Il vicepremier, invece, sceglie il suo abituale commento nella circostanza di attesi arresti, pur sottolineando origine e nazionalità dell’uomo sottoposto a fermo: “Fermato Moussa Sangare, origini nordafricane e cittadinanza italiana, sospettato di aver assassinato la povera Sharon. Spero venga fatta chiarezza il prima possibile e, in caso di colpevolezza, pena esemplare, senza sconti. Complimenti ai Carabinieri!”.
Moussa aveva 4 coltelli “per colpire qualcuno”: gli è stata contestata la premeditazione. La Procura invita due minorenni che avrebbe “puntato” prima di accoltellare Sharon a farsi avanti per fornire dichiarazioni.
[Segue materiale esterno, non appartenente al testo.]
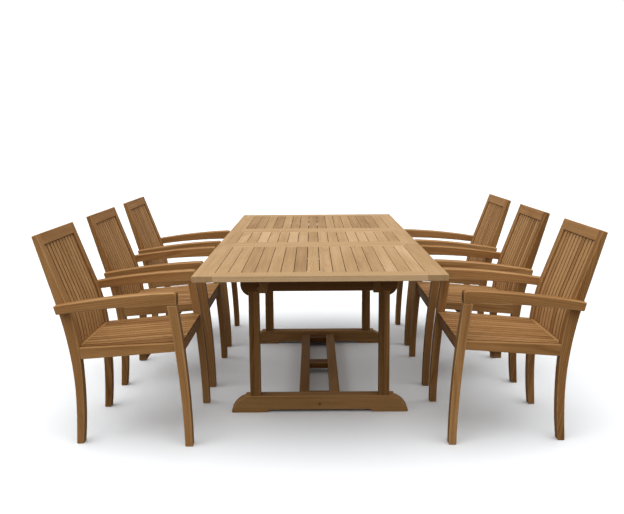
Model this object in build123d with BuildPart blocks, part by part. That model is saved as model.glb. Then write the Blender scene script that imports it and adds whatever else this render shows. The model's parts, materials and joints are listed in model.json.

Moussa era stato denunciato per maltrattanti familiari a carico della madre e della sorella, cui avrebbe puntato un coltello alle spalle. Da allora, uscito dal nucleo familiare, viveva in una casa occupata. Avrebbe confessato di essere uscito quella sera “per uccidere qualcuno”, spinto da un impulso. I suoi vestiti e i coltelli sono stati recuperati nell’Adda.
Singolare e fuori della abituale polemica politica sulla criminalità in genere, la posizione del vicecapogruppo FdI alla Camera Alfredo Antoniozzi sul fermo dell’omicida: “Nessun bookmaker accetterebbe mai una scommessa sul fatto che gli avvocati del presunto assassino di Sharon chiederanno l’infermità o la seminfermità mentale. E del resto li capisco, perché anche io al posto loro farei cosi. Se c’è stata confessione e c’è premeditazione l’unico modo per sfuggire all’ergastolo è questo. Il problema è che la società in genere e anche la magistratura ha derubricato la violenza a fatto psichiatrico. E questo è il risultato di un pensiero lungo, la cui origine è nota, che ha riempito le Rems di narcisisti e antisociali lucidi”.
“Mi auguro che Sharon abbia giustizia mentre ricordo il fango preventivo che alcune persone hanno dovuto subire dai media come sospettati pur non avendo fatto niente”, conclude Antoniozzi.